Dönüm noktası
Bu köşede üç senedir yazıyorum; yumurtaları aynı sepete koymayın; gidip ürünleriniz için uygun pazarlarda yatırım yapın, yerleşik oyuncu olun diye. Elbette bir başka ülkeye yatırım yapmak, şirket satın almak, fabrika yapmak, bayi sistemi kurmak kolay değil.
Depo açmak ve işletmek bile zor. Ancak geldiğimiz noktada bu maalesef tercih olmaktan çıkıyor, zorunluluk haline geliyor. Bakın ihracat odaklı olan tekstilden sonra otomotiv sektörü de sıkıntıya girdi. Bu iç pazara çalışan firmalar rahat anlamına gelmesin. İç pazar da umut vaat etmiyor. İSO 1000 sonuçları ortada. Tüm sektörler küçülme ve karsızlık trendinde.
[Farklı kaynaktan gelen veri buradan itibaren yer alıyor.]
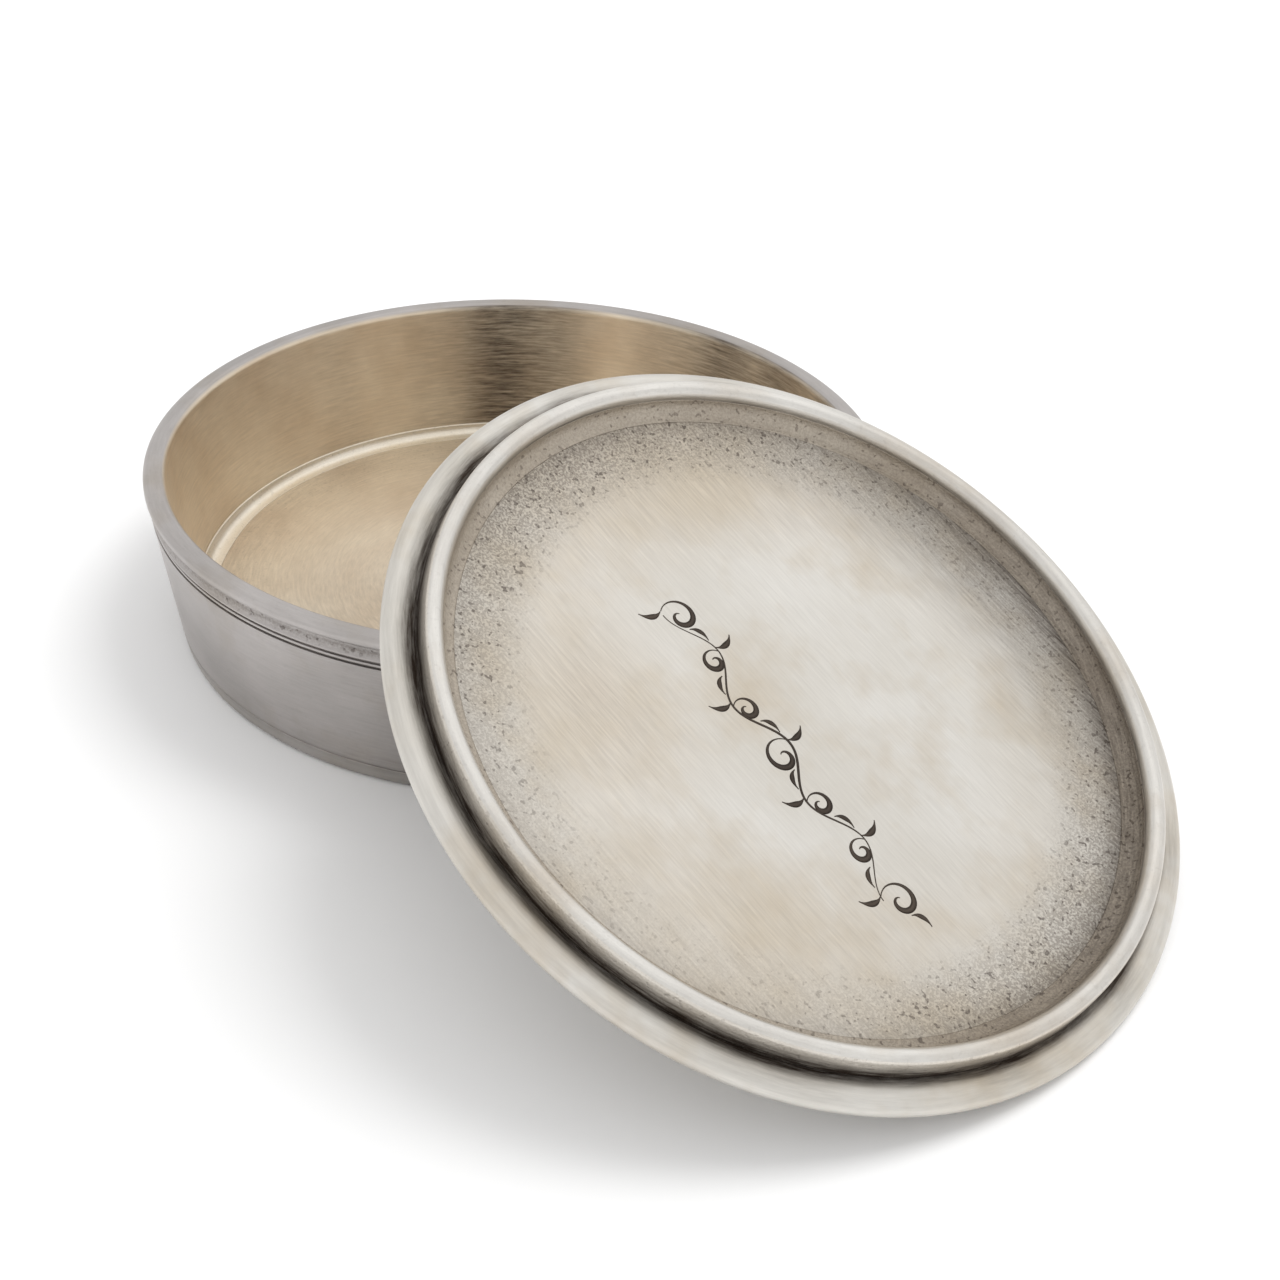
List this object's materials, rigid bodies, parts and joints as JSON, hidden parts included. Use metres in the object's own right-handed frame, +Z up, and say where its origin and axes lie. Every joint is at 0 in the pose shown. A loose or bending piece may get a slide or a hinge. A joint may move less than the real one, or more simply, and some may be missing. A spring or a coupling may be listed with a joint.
{
  "type": "pill box",
  "caption": "Round antiqued-pewter pill box with a moulded rim and a lift-off lid that lies underside up against the rim.",
  "frame": {"origin": "centre of the box's underside, on the table", "axes": "+Z up along the box's axis; the lid lies to the front right, towards +X and -Y"},
  "size_m": [0.0668, 0.0797, 0.0233],
  "materials": {
    "pewter_wall": "satin antiqued pewter",
    "pewter_base": "satin antiqued pewter",
    "solder_bright": "bright soft solder",
    "pewter_lid": "brushed pewter with dark patina in its hollows",
    "pewter_ring": "polished pewter",
    "solder_dark": "soft solder under dark patina"
  },
  "bodies": {
    "box": {"wall": "pewter_wall", "base_plate": "pewter_base", "floor_solder": "solder_bright"},
    "lid": {"lid_plate": "pewter_lid", "lid_ring": "pewter_ring", "lid_solder": "solder_dark"}
  },
  "joints": [
    {"name": "lid_lift", "type": "slide", "parent": "box", "child": "lid", "axis": [0, 0, 1], "range_m": [0, 0.06]}
  ]
}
Değişim öz değerlendirme yapmayı gerektiriyor!
2020 sonrası dünya, şirketler için yalnızca dijitalleşme ve sürdürülebilirlik ekseninde değil, aynı zamanda jeopolitik, finansal ve lojistik anlamda da yeni kırılganlıklar içeriyor. Pandemiyle başlayan bu süreç; Rusya-Ukrayna savaşı, ABD-Çin ticaret gerginliği, Kızıldeniz hattında navlun krizleri ve son olarak Avrupa’da artan korumacı politikalarla iyice derinleşti. Türkiye gibi dış ticarete dayalı, üretim ve ihracat odaklı ekonomiler için bu gelişmeler yalnızca dışsal şoklar değil, doğrudan iş modellerini etkileyen yapısal değişimlerdir.
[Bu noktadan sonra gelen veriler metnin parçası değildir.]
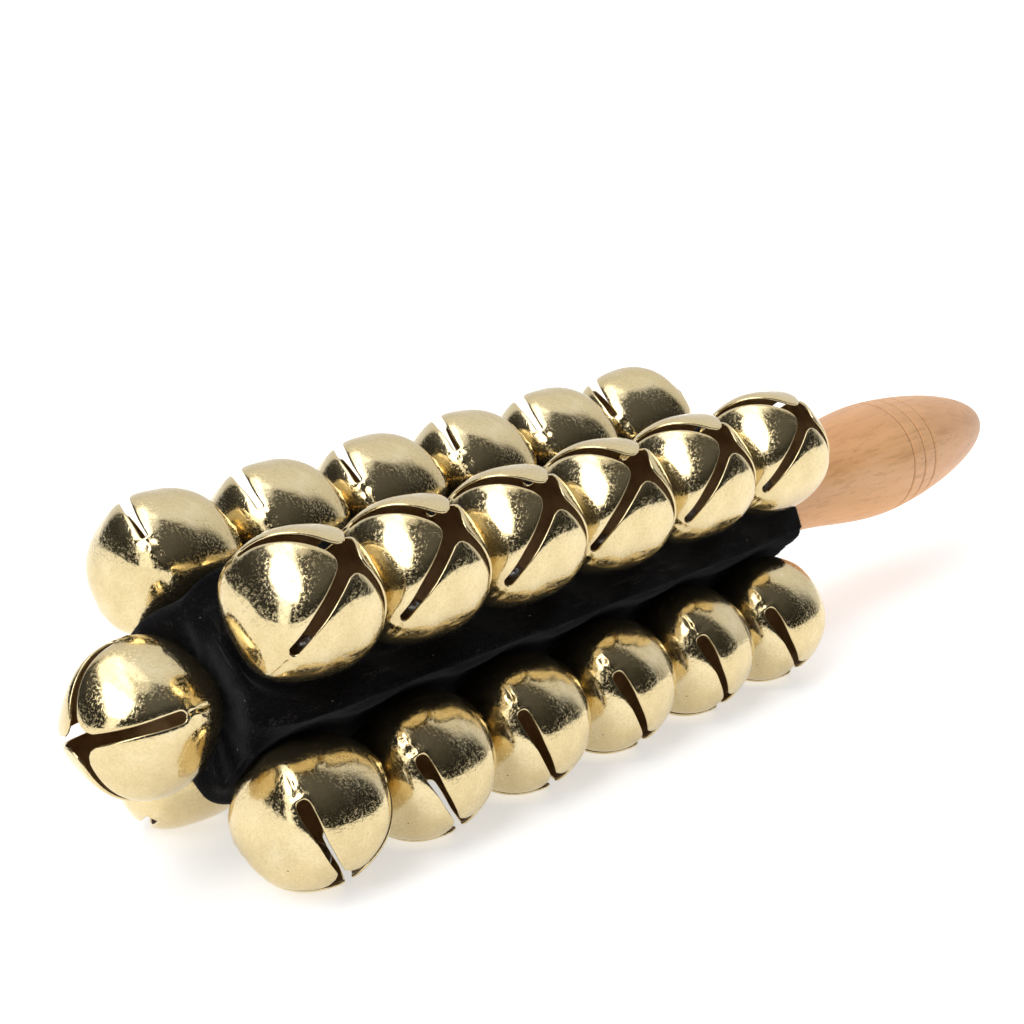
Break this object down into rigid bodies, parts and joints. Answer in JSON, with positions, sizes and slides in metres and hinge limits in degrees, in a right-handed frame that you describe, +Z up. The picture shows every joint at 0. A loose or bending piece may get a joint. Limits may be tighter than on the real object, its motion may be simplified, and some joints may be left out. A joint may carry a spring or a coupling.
{
  "type": "hand-held sleigh bells",
  "caption": "Jingle bells in rows round a velvet-covered wooden bar, with one on its end and a turned wooden handle to shake it by.",
  "frame": {"origin": "middle of the box's underside, on the surface that the two lower rows lie on", "axes": "+X along the stick towards the handle's tip, +Z up; the rows face 45 degrees up and down to each side"},
  "size_m": [0.2858, 0.0656, 0.0657],
  "materials": {
    "bell_metal": "polished, pale champagne gold",
    "pellet_steel": "tumbled",
    "core_wood": "sawn",
    "velvet": "short black pile",
    "handle_wood": "satin varnish"
  },
  "bodies": {
    "stick": {"core_bar": "core_wood", "velvet_cover": "velvet", "handle": "handle_wood", "bell_upper_front_1": "bell_metal", "bell_upper_front_2": "bell_metal", "bell_upper_front_3": "bell_metal", "bell_upper_front_4": "bell_metal", "bell_upper_front_5": "bell_metal", "bell_upper_front_6": "bell_metal", "bell_upper_back_1": "bell_metal", "bell_upper_back_2": "bell_metal", "bell_upper_back_3": "bell_metal", "bell_upper_back_4": "bell_metal", "bell_upper_back_5": "bell_metal", "bell_upper_back_6": "bell_metal", "bell_lower_front_1": "bell_metal", "bell_lower_front_2": "bell_metal", "bell_lower_front_3": "bell_metal", "bell_lower_front_4": "bell_metal", "bell_lower_front_5": "bell_metal", "bell_lower_front_6": "bell_metal", "bell_lower_back_1": "bell_metal", "bell_lower_back_2": "bell_metal", "bell_lower_back_3": "bell_metal", "bell_lower_back_4": "bell_metal", "bell_lower_back_5": "bell_metal", "bell_lower_back_6": "bell_metal", "bell_end": "bell_metal"},
    "pellet_upper_front_1": {"pellet_upper_front_1": "pellet_steel"},
    "pellet_upper_front_2": {"pellet_upper_front_2": "pellet_steel"},
    "pellet_upper_front_3": {"pellet_upper_front_3": "pellet_steel"},
    "pellet_upper_front_4": {"pellet_upper_front_4": "pellet_steel"},
    "pellet_upper_front_5": {"pellet_upper_front_5": "pellet_steel"},
    "pellet_upper_front_6": {"pellet_upper_front_6": "pellet_steel"},
    "pellet_upper_back_1": {"pellet_upper_back_1": "pellet_steel"},
    "pellet_upper_back_2": {"pellet_upper_back_2": "pellet_steel"},
    "pellet_upper_back_3": {"pellet_upper_back_3": "pellet_steel"},
    "pellet_upper_back_4": {"pellet_upper_back_4": "pellet_steel"},
    "pellet_upper_back_5": {"pellet_upper_back_5": "pellet_steel"},
    "pellet_upper_back_6": {"pellet_upper_back_6": "pellet_steel"},
    "pellet_lower_front_1": {"pellet_lower_front_1": "pellet_steel"},
    "pellet_lower_front_2": {"pellet_lower_front_2": "pellet_steel"},
    "pellet_lower_front_3": {"pellet_lower_front_3": "pellet_steel"},
    "pellet_lower_front_4": {"pellet_lower_front_4": "pellet_steel"},
    "pellet_lower_front_5": {"pellet_lower_front_5": "pellet_steel"},
    "pellet_lower_front_6": {"pellet_lower_front_6": "pellet_steel"},
    "pellet_lower_back_1": {"pellet_lower_back_1": "pellet_steel"},
    "pellet_lower_back_2": {"pellet_lower_back_2": "pellet_steel"},
    "pellet_lower_back_3": {"pellet_lower_back_3": "pellet_steel"},
    "pellet_lower_back_4": {"pellet_lower_back_4": "pellet_steel"},
    "pellet_lower_back_5": {"pellet_lower_back_5": "pellet_steel"},
    "pellet_lower_back_6": {"pellet_lower_back_6": "pellet_steel"},
    "pellet_end": {"pellet_end": "pellet_steel"}
  },
  "joints": [
    {"name": "pellet_upper_front_1_roll", "type": "slide", "parent": "stick", "child": "pellet_upper_front_1", "axis": [0, 0, 1], "range_m": [0, 0.018]},
    {"name": "pellet_upper_front_2_roll", "type": "slide", "parent": "stick", "child": "pellet_upper_front_2", "axis": [0, 0, 1], "range_m": [0, 0.018]},
    {"name": "pellet_upper_front_3_roll", "type": "slide", "parent": "stick", "child": "pellet_upper_front_3", "axis": [0, 0, 1], "range_m": [0, 0.018]},
    {"name": "pellet_upper_front_4_roll", "type": "slide", "parent": "stick", "child": "pellet_upper_front_4", "axis": [0, 0, 1], "range_m": [0, 0.018]},
    {"name": "pellet_upper_front_5_roll", "type": "slide", "parent": "stick", "child": "pellet_upper_front_5", "axis": [0, 0, 1], "range_m": [0, 0.018]},
    {"name": "pellet_upper_front_6_roll", "type": "slide", "parent": "stick", "child": "pellet_upper_front_6", "axis": [0, 0, 1], "range_m": [0, 0.018]},
    {"name": "pellet_upper_back_1_roll", "type": "slide", "parent": "stick", "child": "pellet_upper_back_1", "axis": [0, 0, 1], "range_m": [0, 0.018]},
    {"name": "pellet_upper_back_2_roll", "type": "slide", "parent": "stick", "child": "pellet_upper_back_2", "axis": [0, 0, 1], "range_m": [0, 0.018]},
    {"name": "pellet_upper_back_3_roll", "type": "slide", "parent": "stick", "child": "pellet_upper_back_3", "axis": [0, 0, 1], "range_m": [0, 0.018]},
    {"name": "pellet_upper_back_4_roll", "type": "slide", "parent": "stick", "child": "pellet_upper_back_4", "axis": [0, 0, 1], "range_m": [0, 0.018]},
    {"name": "pellet_upper_back_5_roll", "type": "slide", "parent": "stick", "child": "pellet_upper_back_5", "axis": [0, 0, 1], "range_m": [0, 0.018]},
    {"name": "pellet_upper_back_6_roll", "type": "slide", "parent": "stick", "child": "pellet_upper_back_6", "axis": [0, 0, 1], "range_m": [0, 0.018]},
    {"name": "pellet_lower_front_1_roll", "type": "slide", "parent": "stick", "child": "pellet_lower_front_1", "axis": [0, 0, 1], "range_m": [0, 0.018]},
    {"name": "pellet_lower_front_2_roll", "type": "slide", "parent": "stick", "child": "pellet_lower_front_2", "axis": [0, 0, 1], "range_m": [0, 0.018]},
    {"name": "pellet_lower_front_3_roll", "type": "slide", "parent": "stick", "child": "pellet_lower_front_3", "axis": [0, 0, 1], "range_m": [0, 0.018]},
    {"name": "pellet_lower_front_4_roll", "type": "slide", "parent": "stick", "child": "pellet_lower_front_4", "axis": [0, 0, 1], "range_m": [0, 0.018]},
    {"name": "pellet_lower_front_5_roll", "type": "slide", "parent": "stick", "child": "pellet_lower_front_5", "axis": [0, 0, 1], "range_m": [0, 0.018]},
    {"name": "pellet_lower_front_6_roll", "type": "slide", "parent": "stick", "child": "pellet_lower_front_6", "axis": [0, 0, 1], "range_m": [0, 0.018]},
    {"name": "pellet_lower_back_1_roll", "type": "slide", "parent": "stick", "child": "pellet_lower_back_1", "axis": [0, 0, 1], "range_m": [0, 0.018]},
    {"name": "pellet_lower_back_2_roll", "type": "slide", "parent": "stick", "child": "pellet_lower_back_2", "axis": [0, 0, 1], "range_m": [0, 0.018]},
    {"name": "pellet_lower_back_3_roll", "type": "slide", "parent": "stick", "child": "pellet_lower_back_3", "axis": [0, 0, 1], "range_m": [0, 0.018]},
    {"name": "pellet_lower_back_4_roll", "type": "slide", "parent": "stick", "child": "pellet_lower_back_4", "axis": [0, 0, 1], "range_m": [0, 0.018]},
    {"name": "pellet_lower_back_5_roll", "type": "slide", "parent": "stick", "child": "pellet_lower_back_5", "axis": [0, 0, 1], "range_m": [0, 0.018]},
    {"name": "pellet_lower_back_6_roll", "type": "slide", "parent": "stick", "child": "pellet_lower_back_6", "axis": [0, 0, 1], "range_m": [0, 0.018]},
    {"name": "pellet_end_roll", "type": "slide", "parent": "stick", "child": "pellet_end", "axis": [0, 0, 1], "range_m": [0, 0.018]}
  ]
}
Artık şu soruların yanıtı daha kritik: Ürününüzün hedef pazardaki lojistik erişimi ne kadar hızlı ve ucuz? Kur riskine karşı geliriniz hangi oranda kadar döviz cinsinden? Rekabet ettiğiniz oyuncular sadece yerli mi? Sizin markanız mı, onların ki mi daha görünür? Dijital vitrinlerin ötesine geçmeden, fiziksel pazarda kalıcı olmak mümkün mü?
Bu kur politikası ile ihracat artık çözüm değil!
İhracat yapmakla dış pazarda yerleşik olmak arasındaki fark burada ortaya çıkıyor. Birincisi, mal satmaktır. İkincisi, o pazarda kalıcı bir değer yaratmaktır. Bugün Avrupa, Orta Doğu veya Kuzey Amerika gibi pazarlarda sadece mal göndererek değil, o ülkelerde yerleşik yapı kurarak rekabet avantajı kazanmak mümkün. Satış sonrası hizmetler, lokal depo ve dağıtım ağı, yerel müşteriyle doğrudan temas; bunlar artık sadece lüks değil, standart beklentiler.
Peki bu kolay mı? Elbette değil. Ama Türkiye’nin önde gelen sanayi şirketlerinden gıda markalarına, mobilya üreticilerinden ambalaj firmalarına kadar birçok işletme bu yola çoktan çıktı. Kimisi Avrupa’da depo açtı, kimisi BAE’de showroom kurdu, kimisi Amerika’da şirketleşti. Çünkü gördüler ki yalnızca ihracata yaslanmak yetmiyor. Tedarik zinciri kırıldığında, kur oynadığında, lojistik sıkıştığında müşterinin yanında olabilen kazanıyor.
Bunun için artık yeni bir bakış açısı gerekiyor: ihracatçı değil, yatırımcı mantığı. “Sat gitsin” değil, “yerleş, büyü, kök sal” anlayışı. Gidilen pazarda uzun vadeli düşünmek, yerel iş gücüne yatırım yapmak, belki küçük başlayıp kademeli büyümek… Bu bir stratejik yönelim. Sadece pazarlamanın değil, finans, insan kaynakları, üretim ve lojistik birimlerinin birlikte karar vereceği bir yön değişimi.
Dijitalleşme işi kolaylaştırıyor
Üstelik günümüzde dijital çözümler, bu süreci daha yönetilebilir hale getiriyor. ERP sistemleriyle entegre edilen uluslararası operasyonlar, dijital ikizlerle test edilen üretim hatları, lokal e-ticaret entegrasyonları… Bunlar artık sadece büyük devlerin değil, orta ölçekli işletmelerin de erişebildiği araçlar.
Sonuç olarak artık dış pazarda yerleşik olmayı konuşmak bir “vizyon” konusu değil, bir “gerek” konusu. Elbette herkes için aynı model geçerli olmayabilir. Ama bugün her şirket, en azından beş yıllık dönemde bu soruyu kendisine sormalı: Hangi ürün veya hizmetlerle, hangi pazarlarda, nasıl kalıcı olabilirim? O sebeple şirketlere diyorum ki, yemeyin içmeyin, strateji konusunda danışmanlık alın.
Üç sene önce harekete geçenler kazandı. Siz de harekete geçin.